An article this month by Nick Danforth in the American journal Foreign Policy rightly points out the risks of reopening the borders set almost 100 years ago. He does not accuse Mr. Erdogan, however, of planning for a vast new Ottoman empire.

Some of Mr. Erdogan's flatterers seem to be pushing the envelope, however. The borders on a few Turkish maps have suspiciously crept beyond those set by the Treaty of Lausanne. Small but unmistakable chunks of Greece, Bulgaria (in the former European lands of Thrace) have "lost" land on their the north and west.
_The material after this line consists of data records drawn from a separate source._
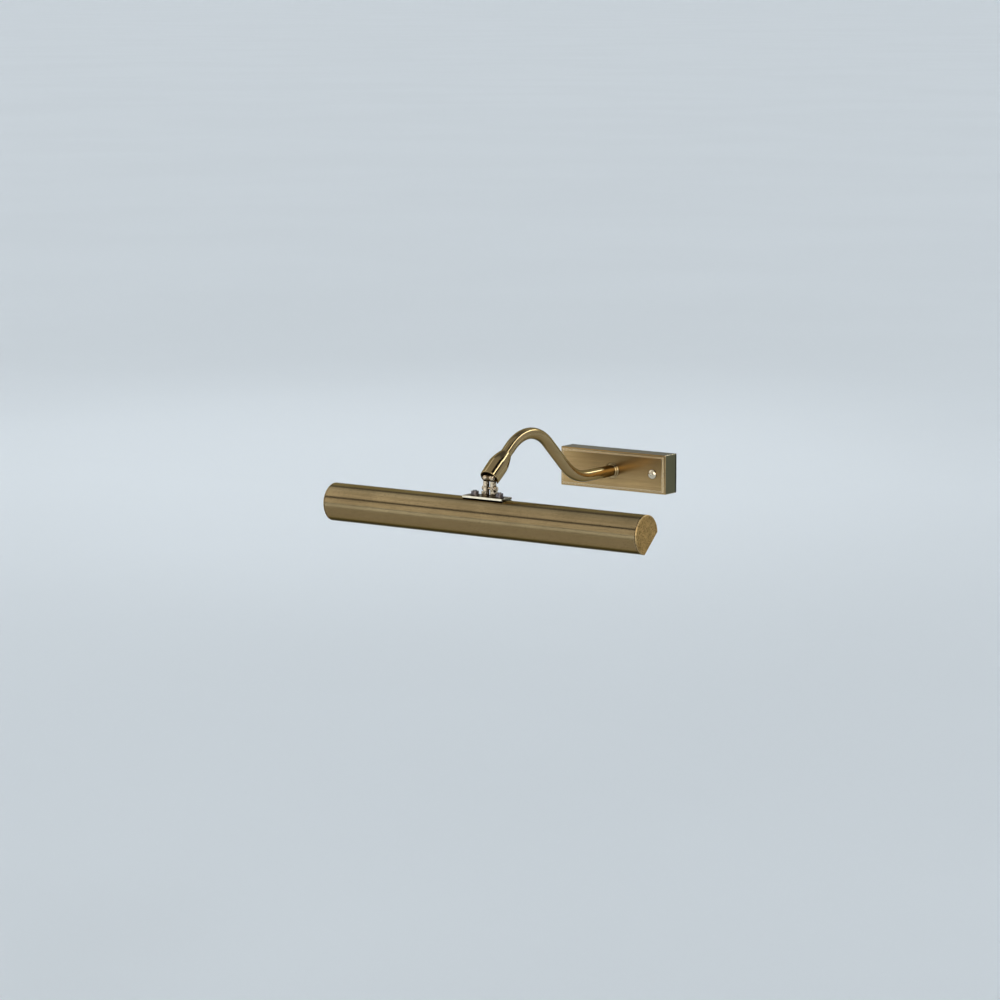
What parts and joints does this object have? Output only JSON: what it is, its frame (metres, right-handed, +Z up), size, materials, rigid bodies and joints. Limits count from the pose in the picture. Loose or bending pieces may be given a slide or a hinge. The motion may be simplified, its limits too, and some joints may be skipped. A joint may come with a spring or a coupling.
{
  "type": "picture light",
  "caption": "Wall picture light: a shallow rectangular wall box, a bent round arm and a long D-section tubular shade that tilts on a forked knuckle.",
  "frame": {"origin": "on the wall face, behind the centre of the wall box", "axes": "+Y into the wall, -Y out into the room, +Z up, X along the shade"},
  "size_m": [0.37, 0.2632, 0.099],
  "materials": {
    "antique_brass": "satin antique bronze, long brushed grain",
    "cast_brass": "semi-bright",
    "dark_steel": "dark plated",
    "plated_steel": "zinc plated",
    "white_moulding": "matte",
    "black_rubber": "matte",
    "lead_sheath": "satin",
    "clear_glass": "clear",
    "lamp_cap_metal": "bright",
    "filament_wire": "matte"
  },
  "bodies": {
    "wall_mount": {"back_plate": "plated_steel", "box_cover": "antique_brass", "screw_pillar": "plated_steel", "cover_screw": "cast_brass", "cable_grommet": "black_rubber", "terminal_block": "white_moulding", "terminal_screws": "plated_steel", "earth_screw": "plated_steel", "arm_collar": "antique_brass", "arm_nipple": "plated_steel", "arm_washer": "plated_steel", "arm_lock_nut": "plated_steel", "arm_tube": "antique_brass", "arm_flex": "lead_sheath", "arm_sleeve": "antique_brass", "knuckle_eye": "cast_brass", "arm_cores": "lead_sheath"},
    "lamp_head": {"shade_shell": "antique_brass", "end_cap_left": "antique_brass", "end_cap_right": "antique_brass", "fork_leg_left": "cast_brass", "fork_leg_right": "cast_brass", "saddle_plate": "cast_brass", "pivot_screw": "cast_brass", "pivot_nut": "cast_brass", "clamp_screw": "cast_brass", "clamp_nut": "cast_brass", "saddle_screws": "dark_steel", "saddle_nuts": "dark_steel", "saddle_washers": "dark_steel", "backing_strip": "plated_steel", "holder_bracket": "plated_steel", "holder_nut_left": "plated_steel", "holder_nut_right": "plated_steel", "lampholder_left": "white_moulding", "lampholder_right": "white_moulding", "shade_grommet": "black_rubber", "shade_leads": "lead_sheath", "lamp_glass_left": "clear_glass", "lamp_glass_right": "clear_glass", "lamp_cap_left": "lamp_cap_metal", "lamp_cap_right": "lamp_cap_metal", "lamp_filament_left": "filament_wire", "lamp_filament_right": "filament_wire"}
  },
  "joints": [
    {"name": "shade_tilt", "type": "hinge", "parent": "wall_mount", "child": "lamp_head", "pos_m": [0, -0.2379, 0.01771], "axis": [1, 0, 0], "range_deg": [-70, 25]}
  ]
}
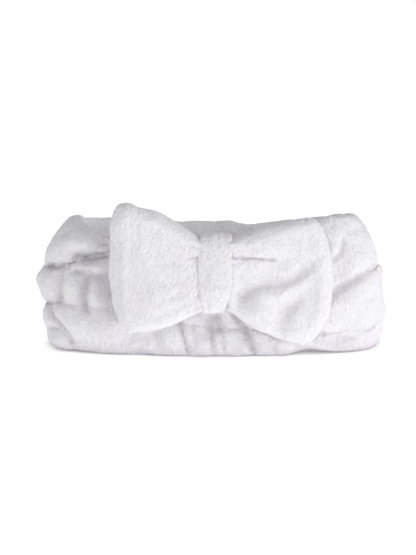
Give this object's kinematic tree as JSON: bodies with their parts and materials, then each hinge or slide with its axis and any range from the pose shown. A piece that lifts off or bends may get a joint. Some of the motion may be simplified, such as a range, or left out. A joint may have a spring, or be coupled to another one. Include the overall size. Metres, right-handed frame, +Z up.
{
  "type": "spa headband",
  "caption": "Soft white stretch headband: a ruched fleece tube over an elastic loop, with a padded two-winged bow and a wrapped knot on its front.",
  "frame": {"origin": "on the surface the band stands on, below the middle of the overall bounding box", "axes": "+X across the forehead towards the viewer's right when facing the bow, -Y out of the bow side, +Z up as the band stands on its lower edge and as it is worn"},
  "size_m": [0.2286, 0.1129, 0.1059],
  "materials": {
    "fleece": "deep matte pile",
    "elastic": "woven matte",
    "thread": "matte"
  },
  "bodies": {
    "front": {"front_cover": "fleece", "front_elastic": "elastic", "front_upper_stitch_row": "thread", "front_lower_stitch_row": "thread", "front_long_seam": "thread", "knot_wrap": "fleece", "knot_closing_seam": "thread", "bow_centre": "fleece", "gathering_thread": "thread", "bow_tack_stitches": "thread"},
    "back": {"back_cover": "fleece", "back_elastic": "elastic", "back_upper_stitch_row": "thread", "back_lower_stitch_row": "thread", "back_long_seam": "thread", "cover_closing_seam": "thread", "elastic_lap_stitches": "thread"},
    "left_bow_wing": {"left_wing": "fleece", "left_wing_seam": "thread"},
    "right_bow_wing": {"right_wing": "fleece", "right_wing_seam": "thread"}
  },
  "joints": [
    {"name": "band_stretch", "type": "slide", "parent": "front", "child": "back", "axis": [0, 1, 0], "range_m": [0, 0.07], "stiffness_N_per_m": 50},
    {"name": "left_wing_fold", "type": "hinge", "parent": "front", "child": "left_bow_wing", "pos_m": [-0.0159, -0.0433, 0.06], "axis": [0, 0, 1], "range_deg": [-12, 55], "stiffness_Nm_per_rad": 0.012},
    {"name": "right_wing_fold", "type": "hinge", "parent": "front", "child": "right_bow_wing", "pos_m": [0.0199, -0.0433, 0.06], "axis": [0, 0, -1], "range_deg": [-3, 55], "stiffness_Nm_per_rad": 0.012}
  ]
}
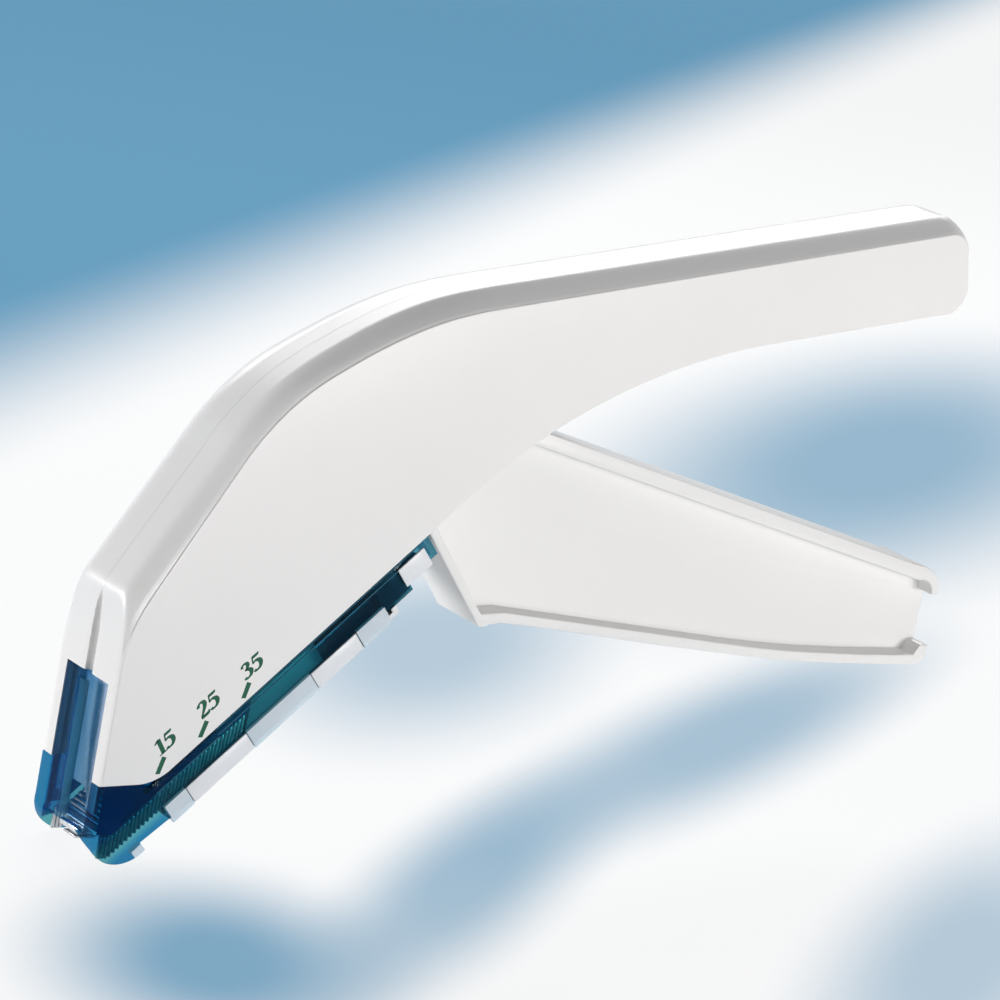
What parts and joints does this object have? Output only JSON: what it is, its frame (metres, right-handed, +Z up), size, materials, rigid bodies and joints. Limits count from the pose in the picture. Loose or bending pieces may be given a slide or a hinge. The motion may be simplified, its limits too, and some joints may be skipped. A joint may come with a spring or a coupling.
{
  "type": "skin stapler",
  "caption": "Hand-held surgical skin stapler: hollow housing, squeeze lever, sliding driver and a see-through magazine with a spring-fed row of wire staples.",
  "frame": {"origin": "on the skin plane, at the middle of the nose's flat front", "axes": "+X runs back from the nose along the handle, +Z up along the line in which a staple is driven, +Y towards the user's right"},
  "size_m": [0.1556, 0.015, 0.0956],
  "materials": {
    "housing_white": "smooth moulded",
    "lever_white": "smooth moulded",
    "clear_blue": "transparent tinted",
    "steel": "stamped sheet",
    "staple_wire": "bright wire",
    "spring_wire": "drawn wire",
    "carrier_grey": "moulded",
    "pusher_blue": "moulded",
    "count_ink": "printed",
    "base_grey": "moulded"
  },
  "bodies": {
    "stapler_body": {"left_housing": "housing_white", "right_housing": "housing_white", "lever_pivot_pin": "steel", "return_spring": "spring_wire", "magazine_body": "clear_blue", "nose_cover": "clear_blue", "magazine_base": "base_grey", "staple_rail": "steel", "anvil": "steel", "ejector_spring": "spring_wire", "staples": "staple_wire", "pusher_spring": "spring_wire", "pusher_guide_rod": "steel", "magazine_end_plug": "base_grey", "magazine_tail_clip": "base_grey"},
    "lever": {"squeeze_lever": "lever_white"},
    "driver": {"driver_carrier": "carrier_grey", "driver_blade": "steel", "drive_pin": "steel"},
    "staple_pusher": {"pusher": "pusher_blue"}
  },
  "joints": [
    {"name": "lever_squeeze", "type": "hinge", "parent": "stapler_body", "child": "lever", "pos_m": [0.0255, 0, 0.037], "axis": [0, -1, 0], "range_deg": [0, 15], "stiffness_Nm_per_rad": 0.43, "springref_deg": -11.46},
    {"name": "driver_stroke", "type": "slide", "parent": "stapler_body", "child": "driver", "axis": [0, 0, -1], "range_m": [0, 0.00458], "deforming": ["return_spring"]},
    {"name": "pusher_feed", "type": "slide", "parent": "stapler_body", "child": "staple_pusher", "axis": [0.7431, 0, 0.6691], "range_m": [0, 0.004], "stiffness_N_per_m": 60, "springref_m": -0.02, "deforming": ["pusher_spring"]}
  ],
  "couplings": [
    {"joint": "driver_stroke", "follows": "lever_squeeze", "m_per_rad": 0.01745}
  ]
}
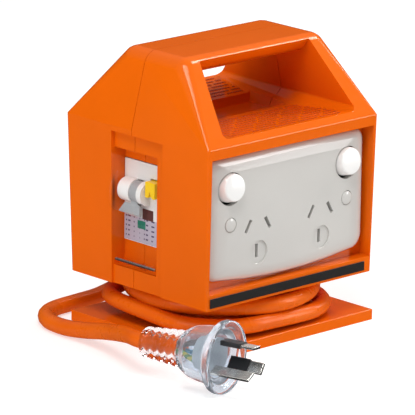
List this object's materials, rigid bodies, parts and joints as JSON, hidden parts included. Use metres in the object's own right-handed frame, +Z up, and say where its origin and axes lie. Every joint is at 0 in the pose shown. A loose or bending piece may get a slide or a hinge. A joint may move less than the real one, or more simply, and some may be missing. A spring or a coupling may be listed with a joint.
{
  "type": "portable power distribution box",
  "caption": "House-shaped carry box with a through handle, a twin switched socket outlet, a protective breaker behind a clear flap, and a supply cord wound under the case.",
  "frame": {"origin": "centre of the base plate across its width, on its flat underside, below the middle of the case", "axes": "+Z up, -Y is the way the socket outlet faces, -X is the way the clear flap faces"},
  "size_m": [0.169, 0.1909, 0.153],
  "materials": {
    "orange_shell": "glossy orange moulded plastic",
    "ivory_plate": "gloss off-white moulded plastic",
    "white_plastic": "gloss white plastic",
    "inner_plastic": "matt white moulding",
    "dark_moulding": "matt charcoal moulding",
    "grey_plastic": "matt grey plastic",
    "yellow_plastic": "matt yellow plastic",
    "green_plastic": "matt green plastic",
    "clear_plastic": "clear moulded plastic",
    "clear_vinyl": "clear soft vinyl",
    "black_label": "matt black strip",
    "black_sleeve": "black insulating sleeve",
    "gland_rubber": "black rubber",
    "brass": "brass",
    "nickel": "nickel-plated brass",
    "zinc_steel": "zinc-plated steel",
    "cord_sheath": "orange flexible PVC sheath",
    "wire_brown": "brown insulation",
    "wire_blue": "light blue insulation",
    "wire_earth": "green and yellow insulation"
  },
  "bodies": {
    "case": {"front_shell": "orange_shell", "rear_shell": "orange_shell", "base_plate": "orange_shell", "cord_spool": "orange_shell", "outlet_plate": "ivory_plate", "screw_cap_left": "ivory_plate", "screw_cap_right": "ivory_plate", "breaker_case": "white_plastic", "cord_clamp": "inner_plastic", "plug_core": "inner_plastic", "outlet_block": "dark_moulding", "trip_flag": "green_plastic", "flap_bracket": "clear_plastic", "plug_body": "clear_vinyl", "plug_boot": "clear_vinyl", "label_strip": "black_label", "active_pin_sleeve": "black_sleeve", "neutral_pin_sleeve": "black_sleeve", "cord_gland": "gland_rubber", "left_active_contact": "brass", "left_neutral_contact": "brass", "left_earth_contact": "brass", "right_active_contact": "brass", "right_neutral_contact": "brass", "right_earth_contact": "brass", "earth_bar": "brass", "plug_active_pin": "nickel", "plug_neutral_pin": "nickel", "plug_earth_pin": "nickel", "plate_screw_left": "zinc_steel", "plate_screw_right": "zinc_steel", "case_screw_1": "zinc_steel", "case_screw_2": "zinc_steel", "case_screw_3": "zinc_steel", "case_screw_4": "zinc_steel", "base_screw_1": "zinc_steel", "base_screw_2": "zinc_steel", "base_screw_3": "zinc_steel", "base_screw_4": "zinc_steel", "clamp_screw_1": "zinc_steel", "clamp_screw_2": "zinc_steel", "flap_hinge_pin": "zinc_steel", "mounting_rail": "zinc_steel", "cord_winding": "cord_sheath", "cord_tail": "cord_sheath", "cord_inlet": "cord_sheath", "inlet_active_wire": "wire_brown", "load_active_wire": "wire_brown", "plug_active_wire": "wire_brown", "inlet_neutral_wire": "wire_blue", "load_neutral_wire": "wire_blue", "plug_neutral_wire": "wire_blue", "inlet_earth_wire": "wire_earth", "load_earth_wire": "wire_earth", "plug_earth_wire": "wire_earth"},
    "left_rocker": {"rocker_left": "white_plastic"},
    "right_rocker": {"rocker_right": "white_plastic"},
    "toggle": {"breaker_toggle": "grey_plastic"},
    "button": {"test_button": "yellow_plastic"},
    "flap": {"clear_flap": "clear_plastic"}
  },
  "joints": [
    {"name": "left_rocker_switch", "type": "hinge", "parent": "case", "child": "left_rocker", "pos_m": [-0.042, -0.0446, 0.089], "axis": [1, 0, 0], "range_deg": [0, 18]},
    {"name": "right_rocker_switch", "type": "hinge", "parent": "case", "child": "right_rocker", "pos_m": [0.042, -0.0446, 0.089], "axis": [1, 0, 0], "range_deg": [0, 18]},
    {"name": "breaker_toggle_swing", "type": "hinge", "parent": "case", "child": "toggle", "pos_m": [-0.052, 0.0074, 0.0775], "axis": [0, 1, 0], "range_deg": [0, 95]},
    {"name": "test_button_press", "type": "slide", "parent": "case", "child": "button", "axis": [1, 0, 0], "range_m": [0, 0.002], "stiffness_N_per_m": 300},
    {"name": "flap_hinge", "type": "hinge", "parent": "case", "child": "flap", "pos_m": [-0.0592, 0, 0.0406], "axis": [0, -1, 0], "range_deg": [0, 100]}
  ]
}
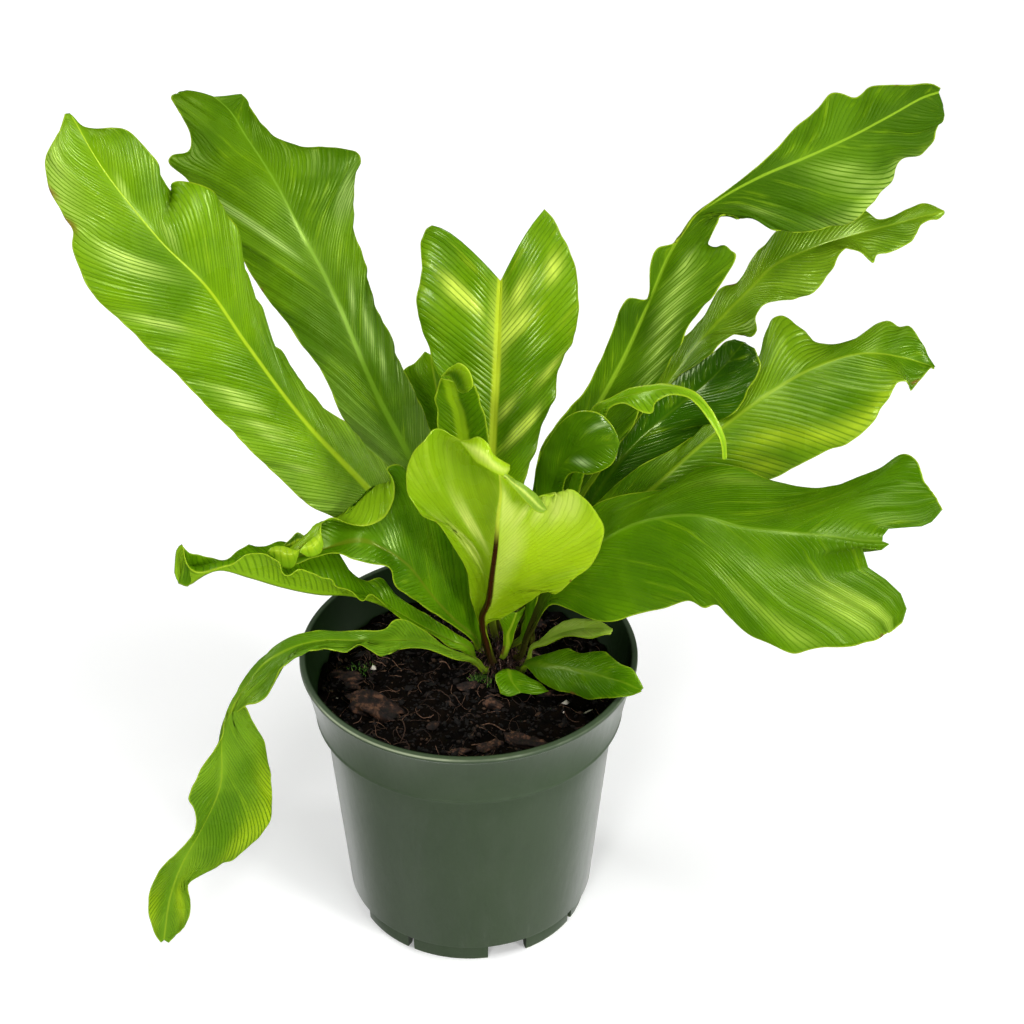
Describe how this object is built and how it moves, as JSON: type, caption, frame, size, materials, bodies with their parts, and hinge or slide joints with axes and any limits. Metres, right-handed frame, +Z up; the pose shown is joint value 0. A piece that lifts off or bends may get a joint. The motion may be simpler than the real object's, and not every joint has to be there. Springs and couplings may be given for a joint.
{
  "type": "potted bird's nest fern",
  "caption": "Bird's nest fern: wavy strap fronds rising from a central crown, set in soil in a round tapered nursery pot with a banded rim.",
  "frame": {"origin": "on the pot's axis, in the middle of the pad under its floor that touches the ground", "axes": "+Z up; -Y towards the viewer of the picture, +X to the viewer's right"},
  "size_m": [0.3847, 0.2084, 0.4182],
  "materials": {
    "pot": "satin, lightly scuffed",
    "soil": "matt, damp peat and bark",
    "crown": "matt, fibrous scales",
    "frond": "glossy leaf"
  },
  "bodies": {
    "root": {"pot": "pot", "soil": "soil", "crown": "crown", "frond_left_front_tall": "frond", "frond_left_back_tall": "frond", "frond_centre_forked": "frond", "frond_back_dark": "frond", "frond_centre_curled": "frond", "frond_front_young": "frond", "frond_left_ruffled": "frond", "frond_left_low": "frond", "frond_left_drooping": "frond", "frond_right_tall": "frond", "frond_right_back": "frond", "frond_right_mid": "frond", "frond_right_front_large": "frond", "frond_right_rolled": "frond", "frond_right_arched": "frond", "frond_right_glossy": "frond", "frond_front_small": "frond", "frond_right_front_small": "frond", "frond_right_small": "frond", "frond_front_strip": "frond"}
  },
  "joints": []
}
Similarly, in Western Asia, someone has taken bites out of Georgia and Armenia. More dangerously yet, one map appears to assert Turkish spheres of influence in both Iraq and Syria.

This is particularly disappointing at a time when Greek and Turkish Cypriots are making better progress than ever toward peace, after many years of a divided Cyprus. With its ever-increasing Turkish nationalist and Islamist orientation, Ankara is most unlikely to encourage mutual accommodation on the island.

In the earlier phases of the Syrian civil war, the Erdogan government stood by passively on the Turkish-Syrian border, with a substantial military buildup, biding time, hoping that the ultra-Shiite regime of the Assad family would just collapse. But Vladimir Putin has no intention to let that happen, endangering Russia's only Mediterranean naval base.

Mr. Erdogan is risking new conflict, in a competition over the city of Mosul, between the Turkmen minority (akin to the Turks) and the Shiite government of Iraq. Instead, Mr. Erdogan should devise a constructive policy for a region that could certainly do with some peace and co-operation.